Failed Amazonas fall out
April 22, 2014
Amazonas 4A was launched on March 22nd (on an Ariane rocket with Astra 5B as its co-passenger). Unfortunately it soon emerged that the Hispasat-owned satellite was not working properly. Details are still sketchy but it seems the Orbital Sciences-built spacecraft had suffered a power subsystem malfunction which some sources suggest could be an undeployed solar array.
Hispasat itself say: “Hispasat and Orbital, the company responsible for the satellite’s construction, are looking into the possible cause of this anomaly and taking corrective action.” The statement added: “The satellite is currently secure in its geostationary orbit in the position where in orbit tests will be conducted.”
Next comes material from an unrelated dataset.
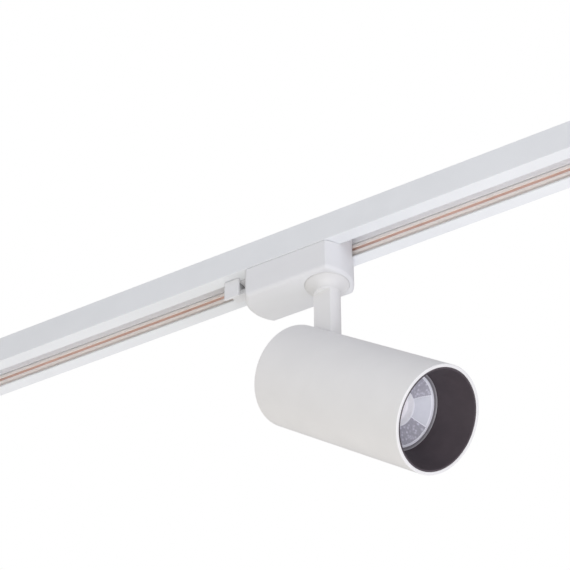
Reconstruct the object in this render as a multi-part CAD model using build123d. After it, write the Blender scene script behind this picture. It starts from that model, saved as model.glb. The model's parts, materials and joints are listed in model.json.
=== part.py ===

On April 17th during a scheduled quarterly conference call by Orbital Sciences, it emerged that engineers are working through a complex check-list to try and determine precisely what had happened. Orbital chairman and chief executive David Thompson described the problem on Amazonas 4A as a “partial electrical system failure” that occurred about two weeks ago. “If it cannot be fixed, this problem will likely reduce the transponder capacity of the satellite during its 15-year operational lifetime,” Thompson said, and implying that little could be done to rescue what now seems to be a permanent problem.
“We’re focused on two of the highly likely causes of the failure,” Thompson added. “One of those, although I don’t want to get into too much detail here, had to with something that was specific to the Amazonas 4A satellite that is not done on any prior or any current satellite in production.”
However, there’s an immediate loss to Orbital of its ‘performance incentive’ for the successful in–orbit launch, which will be about $13 million this year, although this compensation for Orbital was fully covered by insurance.
The question now is to determine the extent of the power problems. A solar array problem is bad enough, and will reduce the life and output of the planned 24 transponders. This, of course, is fully covered by insurance and in time a replacement satellite can be built and launched. But that takes time. Meanwhile, Amazonas 4A had a demanding mission this summer in providing connectivity for the FIFA World Cup out of Brazil. Hispasat say they have a back-up plan in place to help mitigate any shortfall in capacity.
Hispasat also has an option in place for another Amazonas-type satellite from Orbital Sciences, and on the conference call Thompson suggested that this option remained in place.